In actual fact, very few people heard that radio broadcast.

Those that did didn’t treat it seriously.

It was broadcast on CBS radio and Frank Stanton, the President of CBS, said, “Most people didn’t hear the show, and those who did took it as a prank and accepted it that way.”

The C.E.Hooper Company phoned 5,000 households, for its national ratings survey, during the broadcast and found that less than 2% were listening.

A letter from a confused reader to the Washington Post said, “During the broadcast I walked along F Street, in many stores radios were playing but I observed nothing of the supposed “terror of the populace” because there was none.”

Ben Gross, Radio Editor of the Daily News said, “There was no hysteria, in fact the streets were nearly deserted.”

So how did the myth that a radio programme created mass panic come about?

The truth is, it was the newspapers who created it.

Radio was a relatively new medium in 1938 and, in America, radio was commercial.

For several years radio had been siphoning advertising away from print media.

The newspapers were looking for any way to discredit radio.

That’s why they took advantage of Orson Welles’ broadcast which used fake news.

The New York Times wrote, “Radio is new but it has adult responsibilities, and it has not yet mastered itself nor the material it uses: interweaving blood-curdling fiction with news flashes offered in exactly the same way that real news would have been given.”

Editor & Publisher wrote, “The nation as a whole continues to face the danger of incomplete, misunderstood news over a medium which has yet to prove it is competent to perform the job.”

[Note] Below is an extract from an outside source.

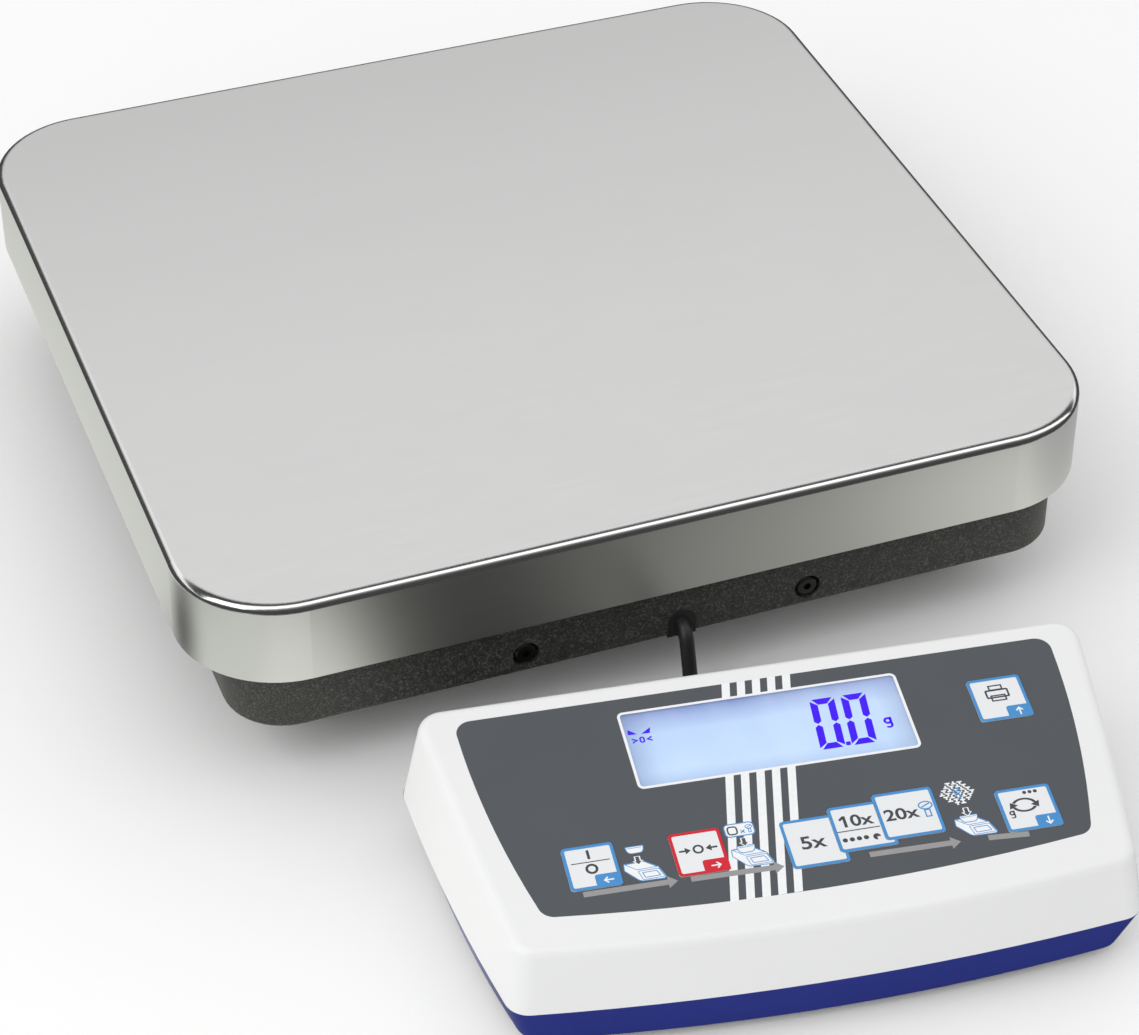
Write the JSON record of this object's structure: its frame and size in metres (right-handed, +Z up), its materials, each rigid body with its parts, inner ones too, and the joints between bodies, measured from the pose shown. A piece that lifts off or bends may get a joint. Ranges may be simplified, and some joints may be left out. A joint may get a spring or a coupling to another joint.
{
  "type": "counting scale",
  "caption": "Bench counting scale: low platform with a lift-off stainless pan on a speckled housing, levelling feet, and a cabled display unit with membrane keys.",
  "frame": {"origin": "on the table plane under the middle of the whole object, platform and display unit together", "axes": "+X along the platform front to the right, +Y to the rear away from the display unit, +Z up"},
  "size_m": [0.318, 0.4725, 0.075],
  "materials": {
    "pan_steel": "fine brushed",
    "housing_paint": "speckled satin",
    "cell_aluminium": "machined",
    "zinc_steel": "zinc plated",
    "black_steel": "black oxide",
    "cast_carrier": "cast",
    "brass": "turned",
    "black_rubber": "matte",
    "cable_jacket": "satin",
    "black_plastic": "matte",
    "vial_glass": "clear",
    "shell_white": "satin",
    "shell_blue": "satin",
    "overlay_grey": "fine matt film",
    "window_clear": "clear",
    "lcd": "glossy",
    "backlight_white": "diffuse",
    "board_green": "solder mask",
    "dome_steel": "bright",
    "ribbon_film": "film",
    "battery_case": "satin",
    "key_white": "printed film"
  },
  "bodies": {
    "platform": {"base_housing": "housing_paint", "load_cell": "cell_aluminium", "load_cell_spacer": "zinc_steel", "load_cell_base_screws": "zinc_steel", "overload_stop_screws": "zinc_steel", "overload_lock_nuts": "zinc_steel", "foot_bushes": "brass", "front_screws": "black_steel", "front_screw_inserts": "brass", "bubble_level_body": "black_plastic", "bubble_level_vial": "vial_glass", "cable_grommet": "black_rubber", "cable_clip": "black_plastic", "cable_clip_screw": "zinc_steel", "signal_cable": "cable_jacket"},
    "carrier": {"carrier_frame": "cast_carrier", "carrier_spacer": "zinc_steel", "carrier_screws": "zinc_steel", "pan_buffers": "black_rubber"},
    "pan": {"weighing_pan": "pan_steel"},
    "display": {"display_top_shell": "shell_white", "display_bottom_shell": "shell_blue", "panel_overlay": "overlay_grey", "display_window": "window_clear", "lcd_glass": "lcd", "lcd_backlight": "backlight_white", "lcd_frame": "black_plastic", "keypad_board": "board_green", "snap_domes": "dome_steel", "main_board": "board_green", "board_chips": "black_plastic", "keypad_ribbon": "ribbon_film", "board_screws": "zinc_steel", "shell_screws": "zinc_steel", "display_feet": "black_rubber", "dc_socket": "black_plastic", "dc_socket_pin": "brass", "data_port_shell": "zinc_steel", "data_port_insert": "black_plastic", "display_grommet": "black_rubber", "battery": "battery_case", "buzzer": "black_plastic"},
    "battery_door": {"battery_cover": "shell_blue"},
    "foot_pad_front_left_body": {"foot_pad_front_left": "black_rubber"},
    "foot_wheel_front_left_body": {"foot_wheel_front_left": "zinc_steel"},
    "foot_pad_front_right_body": {"foot_pad_front_right": "black_rubber"},
    "foot_wheel_front_right_body": {"foot_wheel_front_right": "zinc_steel"},
    "foot_pad_rear_left_body": {"foot_pad_rear_left": "black_rubber"},
    "foot_wheel_rear_left_body": {"foot_wheel_rear_left": "zinc_steel"},
    "foot_pad_rear_right_body": {"foot_pad_rear_right": "black_rubber"},
    "foot_wheel_rear_right_body": {"foot_wheel_rear_right": "zinc_steel"},
    "key_power_body": {"key_power": "key_white"},
    "key_tare_body": {"key_tare": "key_white"},
    "key_5x_body": {"key_5x": "key_white"},
    "key_10x_body": {"key_10x": "key_white"},
    "key_20x_body": {"key_20x": "key_white"},
    "key_mode_body": {"key_mode": "key_white"},
    "key_print_body": {"key_print": "key_white"}
  },
  "joints": [
    {"name": "load_travel", "type": "slide", "parent": "platform", "child": "carrier", "axis": [0, 0, -1], "range_m": [0, 0.0005], "deforming": ["load_cell"]},
    {"name": "pan_lift", "type": "slide", "parent": "carrier", "child": "pan", "axis": [0, 0, 1], "range_m": [0, 0.06]},
    {"name": "display_slide", "type": "slide", "parent": "platform", "child": "display", "axis": [-0.1371, -0.9906, 0], "range_m": [0, 0.04]},
    {"name": "battery_cover_release", "type": "slide", "parent": "display", "child": "battery_door", "axis": [0, 0, -1], "range_m": [0, 0.012]},
    {"name": "foot_height_front_left", "type": "slide", "parent": "platform", "child": "foot_pad_front_left_body", "axis": [0, 0, 1], "range_m": [-0.004, 0.004]},
    {"name": "foot_turn_front_left", "type": "hinge", "parent": "foot_pad_front_left_body", "child": "foot_wheel_front_left_body", "pos_m": [-0.118, -0.02767, 0.008], "axis": [0, 0, 1], "range_deg": [-1153, 1153]},
    {"name": "foot_height_front_right", "type": "slide", "parent": "platform", "child": "foot_pad_front_right_body", "axis": [0, 0, 1], "range_m": [-0.004, 0.004]},
    {"name": "foot_turn_front_right", "type": "hinge", "parent": "foot_pad_front_right_body", "child": "foot_wheel_front_right_body", "pos_m": [0.118, -0.02767, 0.008], "axis": [0, 0, 1], "range_deg": [-1153, 1153]},
    {"name": "foot_height_rear_left", "type": "slide", "parent": "platform", "child": "foot_pad_rear_left_body", "axis": [0, 0, 1], "range_m": [-0.004, 0.004]},
    {"name": "foot_turn_rear_left", "type": "hinge", "parent": "foot_pad_rear_left_body", "child": "foot_wheel_rear_left_body", "pos_m": [-0.118, 0.19233, 0.008], "axis": [0, 0, 1], "range_deg": [-1153, 1153]},
    {"name": "foot_height_rear_right", "type": "slide", "parent": "platform", "child": "foot_pad_rear_right_body", "axis": [0, 0, 1], "range_m": [-0.004, 0.004]},
    {"name": "foot_turn_rear_right", "type": "hinge", "parent": "foot_pad_rear_right_body", "child": "foot_wheel_rear_right_body", "pos_m": [0.118, 0.19233, 0.008], "axis": [0, 0, 1], "range_deg": [-1153, 1153]},
    {"name": "press_power", "type": "slide", "parent": "display", "child": "key_power_body", "axis": [0.0167, 0.1207, -0.9925], "range_m": [0, 0.0004]},
    {"name": "press_tare", "type": "slide", "parent": "display", "child": "key_tare_body", "axis": [0.0167, 0.1207, -0.9925], "range_m": [0, 0.0004]},
    {"name": "press_5x", "type": "slide", "parent": "display", "child": "key_5x_body", "axis": [0.0167, 0.1207, -0.9925], "range_m": [0, 0.0004]},
    {"name": "press_10x", "type": "slide", "parent": "display", "child": "key_10x_body", "axis": [0.0167, 0.1207, -0.9925], "range_m": [0, 0.0004]},
    {"name": "press_20x", "type": "slide", "parent": "display", "child": "key_20x_body", "axis": [0.0167, 0.1207, -0.9925], "range_m": [0, 0.0004]},
    {"name": "press_mode", "type": "slide", "parent": "display", "child": "key_mode_body", "axis": [0.0167, 0.1207, -0.9925], "range_m": [0, 0.0004]},
    {"name": "press_print", "type": "slide", "parent": "display", "child": "key_print_body", "axis": [0.0167, 0.1207, -0.9925], "range_m": [0, 0.0004]}
  ],
  "couplings": [
    {"joint": "foot_turn_front_left", "follows": "foot_height_front_left", "rad_per_m": 5026.5},
    {"joint": "foot_turn_front_right", "follows": "foot_height_front_right", "rad_per_m": 5026.5},
    {"joint": "foot_turn_rear_left", "follows": "foot_height_rear_left", "rad_per_m": 5026.5},
    {"joint": "foot_turn_rear_right", "follows": "foot_height_rear_right", "rad_per_m": 5026.5}
  ]
}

So, newspapers attempted to make radio unattractive to advertisers by discrediting it.

But they did the opposite.

Those wild stories acted like a massive advertising campaign for radio.

Advertisers began to believe in the power of radio, they’d never known newspapers to provoke such a response.

Immediately after the stories ran, The Campbell Soup Company struck a deal with Orson Welles to sponsor his Mercury Theatre of the Air, and they changed the name to ‘The Campbell Playhouse’.

The press notoriety helped Orson Welles walk into a job as a director in Hollywood.

He had such a reputation he was given carte blanche to write a script, cast, light, edit, direct, and act in his first film, however he saw fit.

Something unheard of, but he was allowed due to the reputation the papers gave him.

That film was Citizen Kane, usually voted the best film of all time by cinema experts.

And none of it might have happened if the newspapers hadn’t tried to kill off radio.